▶ **What is expected**: Both the line containing "obj.matrix_parent_inverse = Matrix.Identity(4)" and the line containing "return [c /" belong in the answer, along with every line between them; print exactly those.

────────

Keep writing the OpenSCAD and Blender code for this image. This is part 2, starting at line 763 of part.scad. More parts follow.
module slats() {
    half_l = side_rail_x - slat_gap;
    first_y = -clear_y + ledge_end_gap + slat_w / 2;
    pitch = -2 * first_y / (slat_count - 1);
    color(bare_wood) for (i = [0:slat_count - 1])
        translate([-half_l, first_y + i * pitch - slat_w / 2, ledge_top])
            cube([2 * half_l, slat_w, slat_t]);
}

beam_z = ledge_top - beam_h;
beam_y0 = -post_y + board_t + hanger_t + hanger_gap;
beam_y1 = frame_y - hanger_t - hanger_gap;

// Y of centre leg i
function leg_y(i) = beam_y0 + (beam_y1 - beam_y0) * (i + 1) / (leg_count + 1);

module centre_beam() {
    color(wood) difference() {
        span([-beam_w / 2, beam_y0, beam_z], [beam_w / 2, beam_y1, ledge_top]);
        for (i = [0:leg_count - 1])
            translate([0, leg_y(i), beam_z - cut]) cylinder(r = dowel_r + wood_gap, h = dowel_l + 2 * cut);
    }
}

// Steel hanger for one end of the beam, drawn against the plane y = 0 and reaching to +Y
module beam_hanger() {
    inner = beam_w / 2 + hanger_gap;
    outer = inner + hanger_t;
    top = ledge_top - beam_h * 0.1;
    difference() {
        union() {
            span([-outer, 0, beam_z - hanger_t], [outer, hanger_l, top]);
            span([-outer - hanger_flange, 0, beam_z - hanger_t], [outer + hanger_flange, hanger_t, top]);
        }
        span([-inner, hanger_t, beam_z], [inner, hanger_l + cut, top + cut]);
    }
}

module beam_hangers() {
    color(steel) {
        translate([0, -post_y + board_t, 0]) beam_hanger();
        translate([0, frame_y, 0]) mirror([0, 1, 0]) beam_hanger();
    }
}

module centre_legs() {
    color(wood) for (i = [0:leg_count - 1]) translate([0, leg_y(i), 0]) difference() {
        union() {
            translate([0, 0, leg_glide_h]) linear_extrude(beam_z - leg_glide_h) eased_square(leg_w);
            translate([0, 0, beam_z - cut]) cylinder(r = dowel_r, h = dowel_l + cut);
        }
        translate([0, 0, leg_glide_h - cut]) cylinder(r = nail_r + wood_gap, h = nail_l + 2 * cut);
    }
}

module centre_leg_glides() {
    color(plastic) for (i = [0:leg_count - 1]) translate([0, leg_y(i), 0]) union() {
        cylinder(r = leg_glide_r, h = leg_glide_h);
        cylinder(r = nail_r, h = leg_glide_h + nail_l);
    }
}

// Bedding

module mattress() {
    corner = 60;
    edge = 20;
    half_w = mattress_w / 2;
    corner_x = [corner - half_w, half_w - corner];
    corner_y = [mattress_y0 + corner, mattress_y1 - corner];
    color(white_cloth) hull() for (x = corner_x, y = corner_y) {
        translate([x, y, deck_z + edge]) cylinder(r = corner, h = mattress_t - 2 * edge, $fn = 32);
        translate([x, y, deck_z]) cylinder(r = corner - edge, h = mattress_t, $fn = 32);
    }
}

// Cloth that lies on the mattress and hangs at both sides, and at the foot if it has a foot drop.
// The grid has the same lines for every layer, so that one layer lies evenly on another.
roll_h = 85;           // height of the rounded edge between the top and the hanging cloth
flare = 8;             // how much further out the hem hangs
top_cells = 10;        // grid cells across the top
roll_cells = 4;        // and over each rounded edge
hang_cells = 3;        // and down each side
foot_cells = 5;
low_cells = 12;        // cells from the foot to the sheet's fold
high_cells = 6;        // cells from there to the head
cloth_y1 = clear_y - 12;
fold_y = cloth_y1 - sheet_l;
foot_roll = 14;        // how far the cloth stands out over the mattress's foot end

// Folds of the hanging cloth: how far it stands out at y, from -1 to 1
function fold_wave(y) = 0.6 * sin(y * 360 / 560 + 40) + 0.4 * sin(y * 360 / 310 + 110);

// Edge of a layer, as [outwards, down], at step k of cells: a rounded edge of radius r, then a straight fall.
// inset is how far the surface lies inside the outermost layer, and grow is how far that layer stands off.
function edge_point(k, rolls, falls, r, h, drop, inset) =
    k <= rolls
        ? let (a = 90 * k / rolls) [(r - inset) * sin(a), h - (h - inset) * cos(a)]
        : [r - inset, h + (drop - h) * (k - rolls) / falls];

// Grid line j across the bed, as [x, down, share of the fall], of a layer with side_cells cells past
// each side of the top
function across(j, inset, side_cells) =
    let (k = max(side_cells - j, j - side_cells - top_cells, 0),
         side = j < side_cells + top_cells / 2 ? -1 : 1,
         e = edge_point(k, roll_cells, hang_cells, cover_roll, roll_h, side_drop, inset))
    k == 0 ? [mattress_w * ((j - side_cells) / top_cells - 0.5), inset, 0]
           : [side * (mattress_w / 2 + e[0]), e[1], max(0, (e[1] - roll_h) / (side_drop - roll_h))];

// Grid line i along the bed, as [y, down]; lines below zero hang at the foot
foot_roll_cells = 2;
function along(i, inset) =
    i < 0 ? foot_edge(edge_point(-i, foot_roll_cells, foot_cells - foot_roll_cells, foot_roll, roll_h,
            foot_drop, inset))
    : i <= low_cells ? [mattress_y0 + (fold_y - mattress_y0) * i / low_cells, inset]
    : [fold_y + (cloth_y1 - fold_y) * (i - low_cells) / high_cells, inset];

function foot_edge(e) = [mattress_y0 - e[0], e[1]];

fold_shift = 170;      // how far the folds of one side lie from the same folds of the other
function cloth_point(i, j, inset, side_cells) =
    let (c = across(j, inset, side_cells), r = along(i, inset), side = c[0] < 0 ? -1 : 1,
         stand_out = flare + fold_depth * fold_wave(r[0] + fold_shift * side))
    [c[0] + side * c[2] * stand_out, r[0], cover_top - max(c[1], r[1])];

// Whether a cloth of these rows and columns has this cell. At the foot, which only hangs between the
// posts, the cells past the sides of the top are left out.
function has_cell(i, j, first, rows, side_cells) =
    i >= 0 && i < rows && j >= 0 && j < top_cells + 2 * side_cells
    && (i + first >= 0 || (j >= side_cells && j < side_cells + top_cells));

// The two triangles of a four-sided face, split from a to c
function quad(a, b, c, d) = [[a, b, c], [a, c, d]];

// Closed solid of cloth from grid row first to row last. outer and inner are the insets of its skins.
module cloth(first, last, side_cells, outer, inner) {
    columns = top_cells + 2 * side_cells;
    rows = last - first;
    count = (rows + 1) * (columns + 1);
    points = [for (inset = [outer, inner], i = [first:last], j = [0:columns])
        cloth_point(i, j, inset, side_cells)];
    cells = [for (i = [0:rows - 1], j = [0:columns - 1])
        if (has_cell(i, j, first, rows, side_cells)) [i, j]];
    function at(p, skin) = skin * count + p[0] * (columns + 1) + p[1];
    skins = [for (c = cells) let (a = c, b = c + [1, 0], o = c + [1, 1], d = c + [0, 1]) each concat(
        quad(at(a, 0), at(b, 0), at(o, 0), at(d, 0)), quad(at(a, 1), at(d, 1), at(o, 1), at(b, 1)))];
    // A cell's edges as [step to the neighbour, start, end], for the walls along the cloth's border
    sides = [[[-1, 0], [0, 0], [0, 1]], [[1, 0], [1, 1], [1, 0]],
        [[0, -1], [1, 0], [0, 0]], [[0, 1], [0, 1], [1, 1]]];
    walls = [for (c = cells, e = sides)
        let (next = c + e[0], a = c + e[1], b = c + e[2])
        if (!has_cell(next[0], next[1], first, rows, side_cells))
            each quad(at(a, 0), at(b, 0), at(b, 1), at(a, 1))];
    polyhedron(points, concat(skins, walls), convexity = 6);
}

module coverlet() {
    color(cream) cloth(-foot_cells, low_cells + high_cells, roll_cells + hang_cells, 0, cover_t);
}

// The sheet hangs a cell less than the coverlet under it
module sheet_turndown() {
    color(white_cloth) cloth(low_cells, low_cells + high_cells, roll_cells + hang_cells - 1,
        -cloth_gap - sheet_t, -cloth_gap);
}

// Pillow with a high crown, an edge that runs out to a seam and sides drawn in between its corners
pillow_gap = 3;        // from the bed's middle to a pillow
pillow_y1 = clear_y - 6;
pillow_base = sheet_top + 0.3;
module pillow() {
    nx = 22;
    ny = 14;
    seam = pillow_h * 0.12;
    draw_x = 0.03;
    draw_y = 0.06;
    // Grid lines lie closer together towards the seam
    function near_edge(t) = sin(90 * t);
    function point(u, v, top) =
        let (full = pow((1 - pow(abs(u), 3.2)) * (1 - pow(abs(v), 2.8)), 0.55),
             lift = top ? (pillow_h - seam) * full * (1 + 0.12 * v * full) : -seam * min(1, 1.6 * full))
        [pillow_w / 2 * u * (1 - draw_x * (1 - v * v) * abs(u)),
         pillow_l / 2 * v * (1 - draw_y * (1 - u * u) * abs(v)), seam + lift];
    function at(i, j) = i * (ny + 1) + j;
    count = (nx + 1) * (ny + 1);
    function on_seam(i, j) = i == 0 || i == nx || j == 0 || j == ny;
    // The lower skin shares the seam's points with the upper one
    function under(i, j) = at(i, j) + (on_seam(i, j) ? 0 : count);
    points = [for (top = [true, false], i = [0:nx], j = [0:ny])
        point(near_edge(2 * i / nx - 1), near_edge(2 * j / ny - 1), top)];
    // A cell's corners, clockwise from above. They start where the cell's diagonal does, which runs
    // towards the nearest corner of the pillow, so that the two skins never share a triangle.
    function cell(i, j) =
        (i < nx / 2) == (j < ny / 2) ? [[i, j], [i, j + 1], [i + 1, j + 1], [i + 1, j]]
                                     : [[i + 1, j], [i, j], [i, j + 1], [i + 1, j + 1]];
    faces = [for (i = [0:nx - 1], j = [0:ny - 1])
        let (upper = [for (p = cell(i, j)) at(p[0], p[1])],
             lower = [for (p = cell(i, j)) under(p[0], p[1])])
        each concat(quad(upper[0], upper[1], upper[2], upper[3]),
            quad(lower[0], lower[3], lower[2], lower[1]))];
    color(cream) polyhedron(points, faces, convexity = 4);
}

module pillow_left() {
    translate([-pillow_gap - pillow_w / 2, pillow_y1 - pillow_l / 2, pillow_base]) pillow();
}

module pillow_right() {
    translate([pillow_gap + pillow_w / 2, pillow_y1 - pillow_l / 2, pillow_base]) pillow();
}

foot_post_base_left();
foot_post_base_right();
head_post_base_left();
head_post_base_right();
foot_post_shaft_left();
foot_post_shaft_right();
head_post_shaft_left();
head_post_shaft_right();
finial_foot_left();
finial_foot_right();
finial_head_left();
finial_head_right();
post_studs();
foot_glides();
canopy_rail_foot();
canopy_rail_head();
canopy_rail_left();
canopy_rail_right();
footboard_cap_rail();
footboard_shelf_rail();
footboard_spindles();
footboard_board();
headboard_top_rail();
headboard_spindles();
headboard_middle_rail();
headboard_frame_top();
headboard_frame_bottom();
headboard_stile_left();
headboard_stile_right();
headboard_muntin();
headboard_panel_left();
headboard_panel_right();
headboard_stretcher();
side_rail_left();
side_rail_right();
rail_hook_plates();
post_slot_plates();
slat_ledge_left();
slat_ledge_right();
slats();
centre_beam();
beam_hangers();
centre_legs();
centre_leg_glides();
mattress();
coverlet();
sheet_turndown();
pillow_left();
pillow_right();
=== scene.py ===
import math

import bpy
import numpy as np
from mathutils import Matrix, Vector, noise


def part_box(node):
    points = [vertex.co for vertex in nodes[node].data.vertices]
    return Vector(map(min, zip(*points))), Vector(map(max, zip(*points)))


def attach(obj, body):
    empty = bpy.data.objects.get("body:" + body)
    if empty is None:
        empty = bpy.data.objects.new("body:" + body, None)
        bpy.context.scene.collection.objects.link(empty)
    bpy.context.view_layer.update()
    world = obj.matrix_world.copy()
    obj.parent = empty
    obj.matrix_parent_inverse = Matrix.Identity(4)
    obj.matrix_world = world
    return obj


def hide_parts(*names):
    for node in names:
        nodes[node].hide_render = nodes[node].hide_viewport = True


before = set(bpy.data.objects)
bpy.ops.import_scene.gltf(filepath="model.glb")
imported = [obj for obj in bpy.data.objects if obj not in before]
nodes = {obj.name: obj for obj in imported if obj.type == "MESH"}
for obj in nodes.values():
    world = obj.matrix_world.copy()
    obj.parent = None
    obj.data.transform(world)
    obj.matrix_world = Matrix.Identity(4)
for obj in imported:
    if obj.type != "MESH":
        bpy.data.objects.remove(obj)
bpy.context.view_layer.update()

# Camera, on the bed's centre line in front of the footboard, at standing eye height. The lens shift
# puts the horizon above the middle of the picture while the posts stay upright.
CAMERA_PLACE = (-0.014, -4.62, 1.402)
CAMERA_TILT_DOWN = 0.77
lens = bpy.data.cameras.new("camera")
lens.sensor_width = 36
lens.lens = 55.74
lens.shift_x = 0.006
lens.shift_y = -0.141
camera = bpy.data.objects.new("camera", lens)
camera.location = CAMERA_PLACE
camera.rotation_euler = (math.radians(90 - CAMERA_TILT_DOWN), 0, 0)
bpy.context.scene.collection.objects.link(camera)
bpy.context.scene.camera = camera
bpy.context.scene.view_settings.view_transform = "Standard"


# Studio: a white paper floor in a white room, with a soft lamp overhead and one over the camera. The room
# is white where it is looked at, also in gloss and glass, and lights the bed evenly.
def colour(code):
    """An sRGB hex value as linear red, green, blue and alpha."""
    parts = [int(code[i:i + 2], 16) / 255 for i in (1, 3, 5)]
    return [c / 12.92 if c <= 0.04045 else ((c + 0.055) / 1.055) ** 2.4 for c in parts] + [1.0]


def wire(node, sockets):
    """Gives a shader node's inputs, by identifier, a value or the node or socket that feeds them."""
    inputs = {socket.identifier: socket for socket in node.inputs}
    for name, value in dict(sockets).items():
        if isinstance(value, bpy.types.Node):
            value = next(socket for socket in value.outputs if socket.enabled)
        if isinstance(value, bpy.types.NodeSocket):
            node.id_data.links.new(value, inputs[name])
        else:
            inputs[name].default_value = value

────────

▶ **Task response**:
    obj.matrix_parent_inverse = Matrix.Identity(4)
    obj.matrix_world = world
    return obj


def hide_parts(*names):
    for node in names:
        nodes[node].hide_render = nodes[node].hide_viewport = True


before = set(bpy.data.objects)
bpy.ops.import_scene.gltf(filepath="model.glb")
imported = [obj for obj in bpy.data.objects if obj not in before]
nodes = {obj.name: obj for obj in imported if obj.type == "MESH"}
for obj in nodes.values():
    world = obj.matrix_world.copy()
    obj.parent = None
    obj.data.transform(world)
    obj.matrix_world = Matrix.Identity(4)
for obj in imported:
    if obj.type != "MESH":
        bpy.data.objects.remove(obj)
bpy.context.view_layer.update()

# Camera, on the bed's centre line in front of the footboard, at standing eye height. The lens shift
# puts the horizon above the middle of the picture while the posts stay upright.
CAMERA_PLACE = (-0.014, -4.62, 1.402)
CAMERA_TILT_DOWN = 0.77
lens = bpy.data.cameras.new("camera")
lens.sensor_width = 36
lens.lens = 55.74
lens.shift_x = 0.006
lens.shift_y = -0.141
camera = bpy.data.objects.new("camera", lens)
camera.location = CAMERA_PLACE
camera.rotation_euler = (math.radians(90 - CAMERA_TILT_DOWN), 0, 0)
bpy.context.scene.collection.objects.link(camera)
bpy.context.scene.camera = camera
bpy.context.scene.view_settings.view_transform = "Standard"


# Studio: a white paper floor in a white room, with a soft lamp overhead and one over the camera. The room
# is white where it is looked at, also in gloss and glass, and lights the bed evenly.
def colour(code):
    """An sRGB hex value as linear red, green, blue and alpha."""
    parts = [int(code[i:i + 2], 16) / 255 for i in (1, 3, 5)]
    return [c / 12.92 if c <= 0.04045 else ((c + 0.055) / 1.055) ** 2.4 for c in parts] + [1.0]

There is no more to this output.